Pasados los años 60, tiempos del Campeonísimo, el
Rebaño Sagrado (ojo a los postulados religiosos de ese apodo) dejó de ser un
equipo poderoso. En 1998, se les ocurrió contratar a Gerardo Mascareño,
exdelantero del Atlas. Se armó un borlote: Mascareño nació en Maryland, Estados
Unidos, de padres mexicanos, y tenía la doble nacionalidad. No importó que
hubiera decidido jugar con la selección mexicana y no con la gringa: para una
parte de la prensa y de la afición chiva, no era lo suficientemente mexicano
como para ser parte del equipo. Apenas jugó diez partidos, en medio de la
polémica, y fue transferido.
Sin embargo, su caso, como en su momento y en menor
medida el de Roberto Masciarelli, nacido en Argentina pero que vino de niño a
México, sirvió para empezar a crear consciencia sobre el trato diferencial que
se le da, no sólo en el ámbito del deporte, a quienes nacen en el extranjero
pero son mexicanos con los mismos derechos y obligaciones que cualquier otro
ciudadano.
Más tarde vino la aparición, también absurdamente
envuelta en polémica, de mexicanos por naturalización en la selección mexicana
de futbol. Guillermo Caballero, Antonio Naelson Sinha, Guille Franco, Matías Vuoso (sin cuyo gol México no hubiera
calificado a Sudáfrica) y Leandro Augusto, que yo recuerde. Poco a poco la
afición y la prensa se han ido acostumbrando a esa nueva realidad, pero la
distinción siempre se hace y el pernicioso nacionalismo excluyente no
desaparece del todo.
Otro ejemplo de ello, es la actitud hacia ciertos
beisbolistas mexicanos que nacieron del otro lado de la frontera. Hay quienes
se resisten a considerar mexicanos, no digamos a los hijos de mexicanos que
vivieron y crecieron en Estados Unidos, sino hasta a peloteros como Adrián
González –un ícono del beisbol mexicano- y Jorge Cantú, que se formaron como
personas del lado mexicano de la frontera, pero cuyas madres fueron a parir a
hospitales cruzando la línea.
En este año, varias de las más bonitas historias
deportivas de México las han escrito atletas que, o nacieron en Estados Unidos,
o han desarrollado sus vidas allá.

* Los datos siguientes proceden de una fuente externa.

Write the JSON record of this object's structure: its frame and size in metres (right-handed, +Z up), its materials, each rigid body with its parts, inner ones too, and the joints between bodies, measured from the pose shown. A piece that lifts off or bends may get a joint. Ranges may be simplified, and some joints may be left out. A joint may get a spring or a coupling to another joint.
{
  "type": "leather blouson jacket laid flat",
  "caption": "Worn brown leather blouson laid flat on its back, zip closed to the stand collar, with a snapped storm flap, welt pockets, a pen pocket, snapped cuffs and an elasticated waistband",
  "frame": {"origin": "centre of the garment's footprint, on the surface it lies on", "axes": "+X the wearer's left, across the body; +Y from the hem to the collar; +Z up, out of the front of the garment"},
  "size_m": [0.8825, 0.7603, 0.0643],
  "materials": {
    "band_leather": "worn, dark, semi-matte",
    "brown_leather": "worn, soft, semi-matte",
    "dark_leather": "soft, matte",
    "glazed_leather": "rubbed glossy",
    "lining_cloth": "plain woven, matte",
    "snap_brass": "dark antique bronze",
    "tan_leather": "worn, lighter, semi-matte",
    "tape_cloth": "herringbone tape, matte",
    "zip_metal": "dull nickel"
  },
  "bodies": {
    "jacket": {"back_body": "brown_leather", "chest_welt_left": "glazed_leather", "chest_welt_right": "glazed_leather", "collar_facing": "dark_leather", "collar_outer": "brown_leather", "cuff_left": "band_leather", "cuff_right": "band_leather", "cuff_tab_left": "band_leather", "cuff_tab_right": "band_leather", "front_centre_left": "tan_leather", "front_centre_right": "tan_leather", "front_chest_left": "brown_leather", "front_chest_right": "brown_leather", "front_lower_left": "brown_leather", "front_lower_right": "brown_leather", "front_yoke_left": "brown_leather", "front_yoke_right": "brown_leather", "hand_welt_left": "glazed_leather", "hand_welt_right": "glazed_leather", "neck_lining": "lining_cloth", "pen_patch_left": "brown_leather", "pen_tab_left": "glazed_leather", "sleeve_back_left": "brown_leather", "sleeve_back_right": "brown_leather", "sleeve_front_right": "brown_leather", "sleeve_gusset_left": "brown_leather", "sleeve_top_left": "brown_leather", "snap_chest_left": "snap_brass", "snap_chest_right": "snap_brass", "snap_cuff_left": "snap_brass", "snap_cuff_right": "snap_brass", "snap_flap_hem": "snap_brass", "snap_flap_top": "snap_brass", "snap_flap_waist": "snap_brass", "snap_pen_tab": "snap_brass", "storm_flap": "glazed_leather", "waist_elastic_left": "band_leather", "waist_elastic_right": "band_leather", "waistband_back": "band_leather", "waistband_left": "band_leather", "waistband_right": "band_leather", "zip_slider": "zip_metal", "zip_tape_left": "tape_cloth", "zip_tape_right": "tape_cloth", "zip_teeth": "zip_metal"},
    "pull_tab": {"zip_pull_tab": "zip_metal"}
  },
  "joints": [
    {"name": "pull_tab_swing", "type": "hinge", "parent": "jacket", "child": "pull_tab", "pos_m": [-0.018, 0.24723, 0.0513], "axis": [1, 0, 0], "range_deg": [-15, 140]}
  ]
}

Mexicanos que hablan el español con acento
chicano y que han escogido representar a nuestro país, que es algo que
deberíamos agradecer, en vez de mirar con suspicacia.

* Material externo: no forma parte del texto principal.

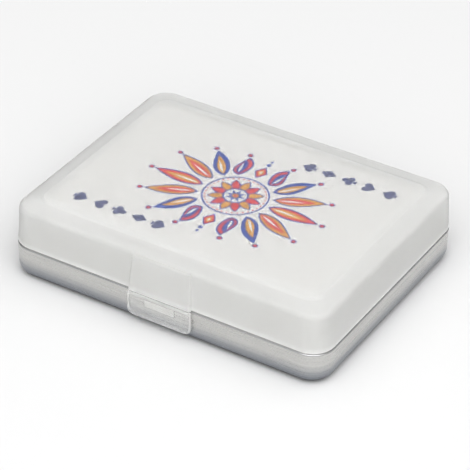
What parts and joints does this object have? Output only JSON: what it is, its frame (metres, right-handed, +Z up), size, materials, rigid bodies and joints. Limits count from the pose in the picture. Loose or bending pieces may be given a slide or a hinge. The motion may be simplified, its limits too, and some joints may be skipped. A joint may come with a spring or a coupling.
{
  "type": "playing card case",
  "caption": "Slim gift case for a deck of playing cards: pressed metal shell, inner tray, hinged frosted lid with a raised panel, and a flap latch at the front.",
  "frame": {"origin": "on the surface that the case stands on, under the centre of the case", "axes": "+X along the long side, -Y towards the front with the latch, +Z up"},
  "size_m": [0.1006, 0.0789, 0.0231],
  "materials": {
    "aluminium": "satin, pressed",
    "frosted_plastic": "frosted, translucent, fine grain",
    "tray_plastic": "moulded, translucent white",
    "card_stock": "coated card with a light sheen"
  },
  "bodies": {
    "case": {"aluminium_shell": "aluminium", "inner_tray": "tray_plastic", "lid_hinge_web": "frosted_plastic", "bottom_card": "card_stock", "club_cards": "card_stock", "diamond_cards": "card_stock", "heart_cards": "card_stock", "spade_cards": "card_stock", "top_card": "card_stock"},
    "lid": {"lid": "frosted_plastic", "latch_hinge_web": "frosted_plastic"},
    "latch": {"latch_flap": "frosted_plastic"}
  },
  "joints": [
    {"name": "lid_hinge", "type": "hinge", "parent": "case", "child": "lid", "pos_m": [0, 0.0391, 0.01043], "axis": [-1, 0, 0], "range_deg": [0, 150], "deforming": ["lid_hinge_web"]},
    {"name": "latch_hinge", "type": "hinge", "parent": "lid", "child": "latch", "pos_m": [0, -0.0392, 0.00996], "axis": [-1, 0, 0], "range_deg": [0, 100], "deforming": ["latch_hinge_web"]}
  ]
}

Está el caso de Andy Ruiz, campeón mundial de los
pesos pesados. Cuando ganó su pelea de campeonato, muchos en México se hicieron
la pregunta de si era de verdad mexicano, porque había nacido en Arizona. El
propio pugilista tuvo que postear fotos en las que defendía los colores de Baja
California, y recordar que había sido parte de la selección preolímpica de
México rumbo a Pekín 2008. Andy dijo que “ni madres” que hubiera ido a ver a
Trump y estaba emocionado de haber sido invitado por López Obrador.
En los Juegos Panamericanos se hizo viral la foto
del corredor José Carlos Villarreal, quien sonreía al ganar los 1500 metros planos,
mientras detrás de él los competidores de Estados Unidos y Canadá tenían una
tremenda mueca de dolor antes de pasar la meta. Villarreal nació en Sonora,
pero desde bebé vive en Arizona, está becado por una universidad de allá y
rechazó el apoyo del gobierno federal (para no perder su beca gringa).
Finalmente está el caso del equipo mexicano femenil
de softbol, que hizo la hazaña de calificar a los Juegos Olímpicos (ese deporte
tiene un cupo de sólo seis naciones). Casi todas las jugadoras nacieron en
Estados Unidos, se desarrollaron en el deporte universitario allá y se
comunican entre sí en inglés, aunque se echan porras en español. Son bilingües,
biculturales y juegan precioso a la pelota. Ya hubo el idiota que dijo que en
realidad son el equipo B de Estados Unidos. Pero no. Son mexicanas como
cualquier otra.
Por lo pronto, López Obrador ha tenido el tino de no
hacer distingos entre deportistas a la hora de los apoyos y los apapachos. Pero
hay que ir más allá. Hay que aprovechar la infraestructura y la cultura
deportiva de Estados Unidos para que más deportistas, en todas las ramas, se
integren a los representativos nacionales. Debería ser parte de una estrategia
de corto, mediano y largo plazo. Eso nos servirá también de lección
político-cultural: ayudará a recordar que tanto los inmigrantes como los
mexicanos en el extranjero enriquecen al país en absolutamente todos los
sentidos y que, Chavela Vargas dixit,
un mexicano nace donde se le da la chingada gana.